You can also count an infinite amount of irrationals, like n*pi.
Good one. Recently saw a Mastodon post saying “I have much Micro-USB cables” with the reasoning that it’s an uncountable amount :)
I can’t resist the urge to analyze why this claim isn’t correct though. The mansplainer in me is taking over!
So here’s my attempt:
“Many” is for things that can be listed, even if a list can never be complete (uncountably infinite). Real numbers can be listed, for example: 1, 2, 3, 0.4, 9/7, π, √2. Therefore there are many real numbers.
“Much” is for things which can never be listed or for which a list would never hold any meaning, like a volume of water. It is meaningless to make a list of molecules in a certain container of water. In everyday life you can reasonably say that for all intents and purposes any amount of water is infinitely divisible, despite it technically not being true. Therefore there is much water.
Put another way: “many” can replace an integer value, but “much” can replace a real value of some unit of measurement.

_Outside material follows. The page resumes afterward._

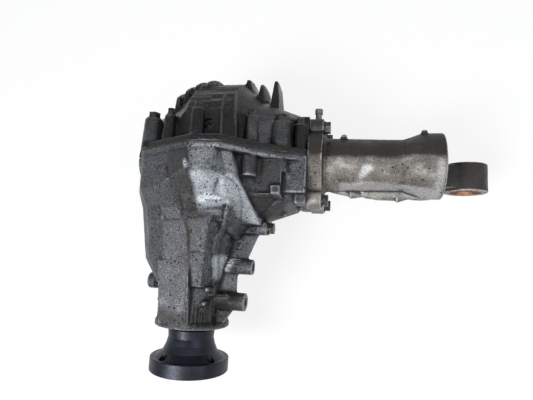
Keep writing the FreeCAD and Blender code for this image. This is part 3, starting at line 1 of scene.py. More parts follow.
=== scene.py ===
# %% [markdown]
# A used front differential lies on a pale table and is seen from above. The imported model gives
# every solid its place. This script dresses those solids: the three castings get the soft edges
# and rough skin of real foundry work, and every piece gets a material of its own.

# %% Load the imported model
import bpy
import json
import math
import numpy as np
from mathutils import Matrix, Vector

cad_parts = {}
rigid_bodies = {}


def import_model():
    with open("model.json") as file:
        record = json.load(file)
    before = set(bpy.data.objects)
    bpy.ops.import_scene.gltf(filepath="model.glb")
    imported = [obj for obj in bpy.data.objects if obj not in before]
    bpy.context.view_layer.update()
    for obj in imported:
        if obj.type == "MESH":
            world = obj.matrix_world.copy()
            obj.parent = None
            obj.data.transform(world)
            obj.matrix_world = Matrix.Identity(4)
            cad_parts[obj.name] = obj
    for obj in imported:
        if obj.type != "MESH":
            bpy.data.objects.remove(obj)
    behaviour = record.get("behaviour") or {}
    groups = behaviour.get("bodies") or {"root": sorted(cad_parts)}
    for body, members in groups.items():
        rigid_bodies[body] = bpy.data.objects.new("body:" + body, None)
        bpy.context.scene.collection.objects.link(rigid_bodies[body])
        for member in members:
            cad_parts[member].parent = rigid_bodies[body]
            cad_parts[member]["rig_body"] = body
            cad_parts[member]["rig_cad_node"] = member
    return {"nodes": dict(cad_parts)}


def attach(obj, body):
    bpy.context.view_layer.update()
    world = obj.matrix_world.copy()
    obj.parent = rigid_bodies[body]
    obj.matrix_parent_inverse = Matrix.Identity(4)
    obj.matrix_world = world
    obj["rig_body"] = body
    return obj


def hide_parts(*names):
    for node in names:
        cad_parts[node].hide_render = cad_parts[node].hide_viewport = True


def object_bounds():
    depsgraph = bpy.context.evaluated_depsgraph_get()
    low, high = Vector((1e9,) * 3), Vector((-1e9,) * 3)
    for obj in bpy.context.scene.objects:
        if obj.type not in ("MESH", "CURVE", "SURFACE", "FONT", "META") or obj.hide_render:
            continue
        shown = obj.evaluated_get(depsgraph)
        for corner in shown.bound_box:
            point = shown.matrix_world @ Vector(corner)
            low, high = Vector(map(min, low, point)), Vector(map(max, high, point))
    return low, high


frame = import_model()
cad_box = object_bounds()
nodes = frame["nodes"]

# %% [markdown]
# The photograph was taken by hand from above, a little to the right of the pinion, with a short
# lens. The camera is given by its place, the way it looks and a small roll.

# %% Camera
MM = 0.001             # one millimetre in metres
FOCAL_PIXELS = 400     # fitted to the photograph, as are the place, the way it looks and the roll
PICTURE_WIDTH = 533
SENSOR = 36.0          # millimetres
camera_place = Vector((0.2794, -0.1115, 0.5072))
look = Vector((-0.2097, 0.1236, -0.9699)).normalized()
roll = math.radians(3.2)
level = look.cross(Vector((0, 1, 0))).normalized()
above = level.cross(look)
right = level * math.cos(roll) + above * math.sin(roll)
up = above * math.cos(roll) - level * math.sin(roll)
camera_data = bpy.data.cameras.new("camera")
camera_data.sensor_width = SENSOR
camera_data.lens = SENSOR * FOCAL_PIXELS / PICTURE_WIDTH
camera_data.clip_start = 0.01
camera = bpy.data.objects.new("camera", camera_data)
bpy.context.scene.collection.objects.link(camera)
turn = Matrix((right, up, -look)).transposed().to_4x4()
camera.matrix_world = Matrix.Translation(camera_place) @ turn
bpy.context.scene.camera = camera
print("lens:", round(camera_data.lens, 2), "mm")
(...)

You can have 1 number {1} and two numbers {e, π} but not 1.5 numbers. Therefore all numbers are many not much.
It’s about having an indivisible base quantity or not.I can’t have 1 water, I have to agree on a reference amount first and get 1 liter, glas, bottle, or bald eagle worth of water.
Real numbers can’t be listed, they are uncountably infinite. And water can be listed. I’d like to order 2 glasses, one bottle, 1.5l, and 231 imperial cubic inches of water please. You could even convert that into integers using molecular counts, but the base unit 1 molecule of water is useless when talking about the concept of water, so in effect and historic knowledge there is none.
You can have many numbers each of much amount.
I have many gravels
Good sir I’d like one of your gravels please
🚫,🏳️⚧️😭
that’s an exception, not the norm.
:( english sucks
The eyes in the last panel made me check for loss
the answer is that the meaning of countable is dependent on context
Would be funnier if the blue snail was faced the other way in each frame
The rules are different for math-speak and vernacular.
Many for items, much for quantity